Quelques mois auparavant, mon père, qui loue une maison de vacances dans le sud de la France, a reçu un courrier assez générique d’un touriste sud-africain potentiel qui était prêt à louer sa maison pour tout l’été. C’était une demande inhabituelle, mais mon père a accepté, à condition que le client paie une partie du loyer à l’avance. Après quelques courriels, le client a expliqué que sa banque n’autoriserait pas le transfert d’argent à moins que mon père ne paie d’abord les frais de transaction, qui étaient aussi bas qu’un tiers du loyer total! C’est à ce moment-là que je me suis impliqué. Les courriels ont été envoyés à l’aide d’une adresse électronique slovaque. L’adresse physique de l’expéditeur était en Afrique du Sud, tandis que le numéro de téléphone était de Côte d’Ivoire. La banque était ghanéenne, mais son adresse était à nouveau à Abidjan, en Côte d’Ivoire. Il n’a pas fallu longtemps pour comprendre qu’il s’agissait d’une tentative d’hameçonnage, ciblant spécifiquement les propriétaires de maisons de vacances en France.
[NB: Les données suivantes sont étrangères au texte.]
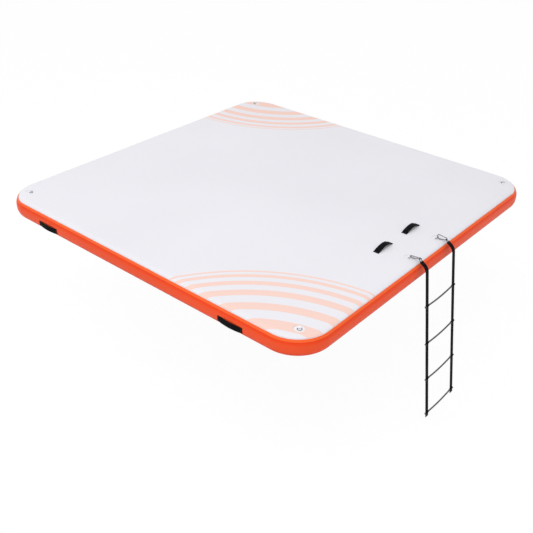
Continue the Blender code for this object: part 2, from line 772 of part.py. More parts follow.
def make_rail(side, bay, rungs):
    """One bay's rail, with an eye round the rung above and another round the rung below."""
    hinge = ladder_hinge()
    down = ladder_down()
    inner = 1 if side == "left" else -1
    inner_y = Vector((0, inner, 0))
    middle = Vector((0, SIDE_Y[side], 0))
    top = hinge + down * (rungs[bay - 1] if bay else 0)
    low = hinge + down * rungs[bay]
    clear = eye_radius() + SEAT_GAP
    last = bay == RUNG_COUNT - 1
    strip_top = clear if bay else HINGE_GAP / 2
    strip_low = -RAIL_TAIL if last else clear
    length = rungs[bay] - (rungs[bay - 1] if bay else 0)
    run = length - strip_top - strip_low
    place = frame(top + middle, down, (1, 0, 0))
    rail = block(
        f"rail_{side}_{bay + 1}",
        (run, RAIL_WIDTH, RAIL_THICKNESS),
        (strip_top + run / 2, 0, 0),
        "webbing_black",
        place,
    )
    eye_width = RAIL_WIDTH if last else (RAIL_WIDTH - SEAT_GAP) / 2
    shift = 0 if last else (RAIL_WIDTH - eye_width) / 2
    ends = [("low", low, inner_y * shift, eye_width, -1)]
    if bay:
        width = (RAIL_WIDTH - SEAT_GAP) / 2
        ends.append(("top", top, -inner_y * (RAIL_WIDTH - width) / 2, width, 1))
    for label, rung, offset, width, way in ends:
        centre = rung + middle + offset
        half = Vector((0, width / 2, 0))
        eye = cylinder(
            f"rail_{side}_{bay + 1}_{label}_eye",
            eye_radius(),
            centre - half,
            centre + half,
            "webbing_black",
            14,
        )
        parts = [eye]
        if not (last and label == "low"):
            neck = block(
                f"rail_{side}_{bay + 1}_{label}_neck",
                (clear + eye_radius() / 2, width, RAIL_THICKNESS),
                (way * (clear + eye_radius() / 2) / 2, 0, 0),
                "webbing_black",
                frame(centre, down, (1, 0, 0)),
            )
            parts.append(neck)
        join(rail, *parts)
        past = Vector((0, width / 2 + SEAT_GAP / 3, 0))
        bore = cylinder(
            f"rail_{side}_{bay + 1}_{label}_bore",
            RUNG_DIAMETER / 2 + RUN_CLEARANCE,
            centre - past,
            centre + past,
            "webbing_black",
            14,
        )
        cut(rail, as_tool(bore))


def make_rung(index, distance):
    """A rod through the rails' eyes, sagging a little between them, with a collar at each end."""
    centre = ladder_hinge() + ladder_down() * distance
    outer = LADDER_SPACING / 2 + RAIL_WIDTH / 2 + SEAT_GAP
    inner = LADDER_SPACING / 2 - RAIL_WIDTH / 2 - SEAT_GAP
    steps = 8
    shape = [(-outer - RUNG_COLLAR_LENGTH, 0)]
    for step in range(steps + 1):
        share = 2 * step / steps - 1
        shape.append((inner * share, -RUNG_SAG * (1 - share * share)))
    shape.append((outer + RUNG_COLLAR_LENGTH, 0))
    points = [
        centre + Vector((0, LADDER_CENTRE_Y + y, 0)) - ladder_down() * drop
        for y, drop in shape
    ]
    rung = as_mesh(tube(f"rung_{index + 1}", points, RUNG_DIAMETER / 2, "rung_grey"))
    for way in (-1, 1):
        end = centre + Vector((0, LADDER_CENTRE_Y + way * outer, 0))
        collar = cylinder(
            f"rung_{index + 1}_collar_{way}",
            RUNG_COLLAR_RADIUS,
            end,
            end + Vector((0, way * RUNG_COLLAR_LENGTH, 0)),
            "rung_grey",
            14,
        )
        join(rung, collar)


def make_ladder():
    rungs = [FIRST_RUNG + RUNG_SPACING * index for index in range(RUNG_COUNT)]
    for bay in range(RUNG_COUNT):
        for side in SIDE_Y:
            make_rail(side, bay, rungs)
        make_rung(bay, rungs[bay])


# Handles


def handle_path(length, rise, lean):
    """A flat foot at each end and a bowed grip between, as (along, height) points."""
    half = length / 2
    grip = half - HANDLE_FOOT
    steps = 10
    path = [(-half, 0)]
    for step in range(steps + 1):
        share = 2 * step / steps - 1
        height = rise * math.cos(share * math.pi / 2) ** HANDLE_FULLNESS
        path.append((grip * (share + lean * (1 - share * share)), height))
    path.append((half, 0))
    return path


def make_handles():
    lift = HANDLE_THICKNESS / 2 + SEAT_GAP
    for side in SIDE_Y:
        y = SIDE_Y[side] - LADDER_CENTRE_Y + TOP_HANDLE_CENTRE_Y
        strap(
            f"deck_handle_{side}",
            handle_path(TOP_HANDLE_LENGTH, TOP_HANDLE_RISE, TOP_HANDLE_LEAN),
            HANDLE_WIDTH,
            HANDLE_THICKNESS,
            "webbing_black",
            frame((HALF - TOP_HANDLE_INSET, y, PAD_TOP + lift), (0, 1, 0), (0, 0, 1)),
        )
    for way, wall in ((-1, "front"), (1, "back")):
        for end, label in ((1, "a"), (-1, "b")):
            place = (end * SIDE_HANDLE_X, way * (HALF + lift), SIDE_HANDLE_Z)
            strap(
                f"side_handle_{wall}_{label}",
                handle_path(SIDE_HANDLE_LENGTH, SIDE_HANDLE_RISE, 0),
                HANDLE_WIDTH,
                HANDLE_THICKNESS,
                "webbing_black",
                frame(place, (1, 0, 0), (0, way, 0)),
            )


# Inflation valve


def valve_matrix():
    """The valve's frame: Z points out of the wall, with its origin on the boot's flat face."""
    centre = Vector((-HALF - BOOT_PROUD, VALVE_Y, VALVE_Z))
    return frame(centre, (0, 1, 0), (-1, 0, 0))


def valve_disc(name, radius, low, high, finish_name, sides=28):
    """A cylinder about the valve's axis between two heights."""
    matrix = valve_matrix()
    start = matrix @ Vector((0, 0, low))
    return cylinder(name, radius, start, matrix @ Vector((0, 0, high)), finish_name, sides)


def valve_hole():
    return as_tool(
        valve_disc("valve_hole", VALVE_HOLE_RADIUS, -EDGE_RADIUS, EDGE_RADIUS, "valve_black")
    )


def boot_room():
    """The space that the seam tapes leave free round the boot."""
    radius = BOOT_RADIUS + SEAT_GAP
    return as_tool(
        valve_disc("boot_room", radius, -EDGE_RADIUS, EDGE_RADIUS, "valve_black")
    )


def wall_recess(radius):
    """How far the band's inner face draws in at a distance above the valve's axis."""
    inner = EDGE_RADIUS - BAND_THICKNESS
    height = VALVE_Z + radius
    stations = edge(inner, 0, 90)
    for (upper_offset, upper), (lower_offset, lower) in zip(stations, stations[1:]):
        if lower <= height <= upper:
            share = (height - lower) / (upper - lower)
            return inner - lower_offset - (upper_offset - lower_offset) * share
    return 0.0


def make_boot():
    """A moulded ring welded to the wall: flat outside, and curved to fit the band behind."""
    inner = EDGE_RADIUS + SEAT_GAP
    wall = edge(inner, 0, 90)
    envelope = swept(
        "wall_envelope", wall + mirrored(wall[::-1]), "band_orange", closed=False
    )
    boot = valve_disc("valve_boot", BOOT_RADIUS, -EDGE_RADIUS / 2, 0, "band_orange")
    bore = valve_disc(
        "valve_boot_bore", VALVE_HOLE_RADIUS, -EDGE_RADIUS, CUT_OVERRUN, "band_orange"
    )
    cut(boot, as_tool(envelope), as_tool(bore))


def make_valve_body():
    """Flange and barrel, with a seat at the inner end and a three-spoke guide for the stem."""
    low, high = -VALVE_DEPTH, VALVE_COLLAR
    under = SEAT_GAP
    profile = [
        (VALVE_SEAT_RADIUS, low),
        (VALVE_SEAT_RADIUS, low + VALVE_FLOOR),
        (VALVE_BORE_RADIUS, low + VALVE_FLOOR + VALVE_BORE_RADIUS - VALVE_SEAT_RADIUS),
        (VALVE_BORE_RADIUS, high),
        (VALVE_BARREL_RADIUS, high),
        (VALVE_BARREL_RADIUS, under + VALVE_FLANGE),
        (VALVE_FLANGE_RADIUS, under + VALVE_FLANGE),
        (VALVE_FLANGE_RADIUS, under),
        (VALVE_BARREL_RADIUS, under),
        (VALVE_BARREL_RADIUS, low),
        (VALVE_SEAT_RADIUS, low),
    ]
    body = turned("valve_body", profile[::-1], "valve_grey", valve_matrix(), 28)
    hub = valve_disc("valve_hub", VALVE_HUB_RADIUS, guide_low(), guide_high(), "valve_grey", 20)
    join(body, hub)
    reach = (VALVE_BORE_RADIUS + VALVE_BARREL_RADIUS) / 2
    for spoke in range(3):
        turn = Matrix.Rotation(math.radians(120 * spoke), 4, "Z")
        arm = block(
            f"valve_spoke_{spoke}",
            (reach - VALVE_HUB_RADIUS / 2, VALVE_SPOKE, guide_high() - guide_low()),
            (
                (reach + VALVE_HUB_RADIUS / 2) / 2,
                0,
                (guide_low() + guide_high()) / 2,
            ),
            "valve_grey",
            valve_matrix() @ turn,
        )
        join(body, arm)
    bore = valve_disc(
        "stem_bore",
        STEM_RADIUS + RUN_CLEARANCE,
        guide_low() - CUT_OVERRUN / 2,
        guide_high() + CUT_OVERRUN / 2,
        "valve_grey",
        16,
    )
    cut(body, as_tool(bore))


def guide_low():
    """Inner face of the stem's guide."""
    return guide_high() - 2 * VALVE_SPOKE / 3


def guide_high():
    return button_low() - STEM_TRAVEL - spring_closed() - 2 * SEAT_GAP


def button_low():
    return VALVE_COLLAR - STEM_RECESS - STEM_BUTTON


def spring_closed():
    """Length of the spring with its coils together."""
    return (SPRING_TURNS + 1) * SPRING_WIRE


def make_valve():
    make_boot()
    make_valve_body()
    top = -(BOOT_PROUD + BAND_THICKNESS) - wall_recess(NUT_RADIUS) - SEAT_GAP
    turned(
        "valve_nut",
        [
            (NUT_HOLE_RADIUS, top),
            (NUT_RADIUS, top),
            (NUT_RADIUS, top - NUT_THICKNESS),
            (NUT_HOLE_RADIUS, top - NUT_THICKNESS),
            (NUT_HOLE_RADIUS, top),
        ],
        "valve_black",
        valve_matrix(),
        24,
    )
    seat = -VALVE_DEPTH - SEAT_GAP
    button = button_low() + STEM_BUTTON
    turned(
        "valve_stem",
        [
            (0, button),
            (STEM_BUTTON_RADIUS, button),
            (STEM_BUTTON_RADIUS, button_low()),
            (STEM_RADIUS, button_low()),
            (STEM_RADIUS, seat),
            (POPPET_RADIUS, seat),
            (POPPET_RADIUS, seat - POPPET),
            (0, seat - POPPET),
        ],
        "valve_black",
        valve_matrix(),
        20,
    )
    make_spring()
    make_cap()


def make_spring():
    """The coil between the stem's guide and its button."""
    low = guide_high() + SEAT_GAP + SPRING_WIRE / 2
    high = button_low() - SEAT_GAP - SPRING_WIRE / 2
    count = SPRING_TURNS * SPRING_TURN_POINTS
    points = []
    for step in range(count + 1):
        angle = 2 * math.pi * step / SPRING_TURN_POINTS
        height = low + (high - low) * step / count
        across = SPRING_RADIUS * math.cos(angle)
        points.append((across, SPRING_RADIUS * math.sin(angle), height))
    gap = (high - low) / SPRING_TURNS - SPRING_WIRE
    print(f"least gap between the spring's coils: {gap * 1000:.2f} mm")
    tube("valve_spring", points, SPRING_WIRE / 2, "steel", matrix=valve_matrix())


def make_cap():
    """A push-and-turn cap with a gasket under its top and a grip across it."""
    rim = VALVE_COLLAR
    gasket_low = rim + SEAT_GAP
    gasket_high = gasket_low + GASKET_THICKNESS
    turned(
        "cap_gasket",
        [
            (VALVE_BORE_RADIUS, gasket_high),
            (VALVE_BARREL_RADIUS, gasket_high),
            (VALVE_BARREL_RADIUS, gasket_low),
            (VALVE_BORE_RADIUS, gasket_low),
            (VALVE_BORE_RADIUS, gasket_high),
        ],
        "valve_black",
        valve_matrix(),
        28,
    )
    inside = gasket_high + SEAT_GAP
    top = inside + CAP_WALL
    bore = VALVE_BARREL_RADIUS + RUN_CLEARANCE
    skirt = inside - CAP_SKIRT
    cap = turned(
        "valve_cap",
        [
            (0, top),
            (bore + CAP_WALL, top),
            (bore + CAP_WALL, skirt),
            (bore, skirt),
            (bore, inside),
            (0, inside),
        ],
        "valve_grey",
        valve_matrix(),
        28,
    )
    grip = block(
        "valve_cap_grip",
        (2 * VALVE_BARREL_RADIUS, CAP_GRIP_WIDTH, CAP_GRIP_HEIGHT),
        (0, 0, top + CAP_GRIP_HEIGHT / 2 - CAP_WALL / 2),
        "valve_grey",
        valve_matrix(),
    )
    join(cap, grip)


make_platform()
make_core()
make_rings()
make_hook("left")
make_hook("right")
make_straps()
make_ladder()
make_handles()
make_valve()
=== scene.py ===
"""Inflatable dock platform: the finished look of each piece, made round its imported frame.

Metres, +Z up. The origin is the centre of the underside. The boarding ladder hangs on the +X
side, and the walls that carry the side handles face -Y and +Y.
"""

from math import asin, cos, degrees, hypot, pi, radians, sin, sqrt, tau
from types import SimpleNamespace

import bmesh
import bpy
from bpy.props import FloatProperty, FloatVectorProperty, IntProperty, PointerProperty
from mathutils import Matrix, Vector


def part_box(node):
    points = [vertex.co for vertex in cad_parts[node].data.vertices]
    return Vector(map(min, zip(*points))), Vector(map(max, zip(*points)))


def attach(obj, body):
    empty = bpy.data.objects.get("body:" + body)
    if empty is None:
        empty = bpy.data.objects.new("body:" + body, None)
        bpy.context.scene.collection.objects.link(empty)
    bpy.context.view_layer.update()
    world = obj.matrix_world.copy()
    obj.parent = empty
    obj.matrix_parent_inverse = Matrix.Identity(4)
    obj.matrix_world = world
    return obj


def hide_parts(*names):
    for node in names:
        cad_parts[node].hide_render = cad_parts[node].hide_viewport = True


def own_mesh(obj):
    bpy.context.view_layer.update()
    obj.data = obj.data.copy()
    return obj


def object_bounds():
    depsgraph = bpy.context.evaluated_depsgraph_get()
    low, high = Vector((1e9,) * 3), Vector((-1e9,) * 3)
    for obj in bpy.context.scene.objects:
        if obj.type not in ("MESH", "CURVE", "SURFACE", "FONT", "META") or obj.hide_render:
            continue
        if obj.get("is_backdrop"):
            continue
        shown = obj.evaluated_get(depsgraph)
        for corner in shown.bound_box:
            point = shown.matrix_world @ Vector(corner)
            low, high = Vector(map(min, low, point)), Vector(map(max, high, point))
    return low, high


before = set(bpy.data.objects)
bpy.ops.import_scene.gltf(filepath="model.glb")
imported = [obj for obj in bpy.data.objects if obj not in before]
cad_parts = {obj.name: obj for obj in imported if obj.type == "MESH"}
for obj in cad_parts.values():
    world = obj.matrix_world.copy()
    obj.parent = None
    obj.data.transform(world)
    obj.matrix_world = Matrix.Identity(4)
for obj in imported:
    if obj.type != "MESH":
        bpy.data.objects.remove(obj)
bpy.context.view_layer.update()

bl_info = {
    "name": "Inflatable dock platform",
    "version": (1, 0, 0),
    "blender": (4, 5, 0),
    "location": "3D View > Sidebar > Dock",
    "description": "Skins, pad, rings, hooks, webbing ladder, handles and valve of a dock",
    "category": "Add Mesh",
}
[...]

Ces tentatives d’hameçonnage, les plus efficaces que j’ai vues depuis un certain temps, mettent en évidence les faiblesses du filtrage DNSBL. Je suppose que ces messages n’ont pas été envoyés à des millions de destinataires et qu’aucune des DNSBL qui protègent la boîte de réception de mon père ou la mienne ne les a jamais vus. Ces messages soulignent également les défis auxquels sont confrontés les filtres de contenu pour différencier les escroqueries des messages légitimes. Maintenant, je me demande combien de temps l’industrie anti-pourriel considérera le filtrage DNSBL comme la solution la plus efficace que nous puissions espérer, et que le blocage de 99,9% des pourriels est suffisant, tandis que les 0,1% qui passent sont beaucoup plus dangereux que les trucs habituels ennuyeux mais inoffensifs d’achat de Viagra.
Ou peut-être que mon expérience n’est pas représentative et que vous ne partagez pas la même impression sur l’avenir du filtrage des courriels? Je serais vraiment curieux de lire vos commentaires sur vos propres expériences!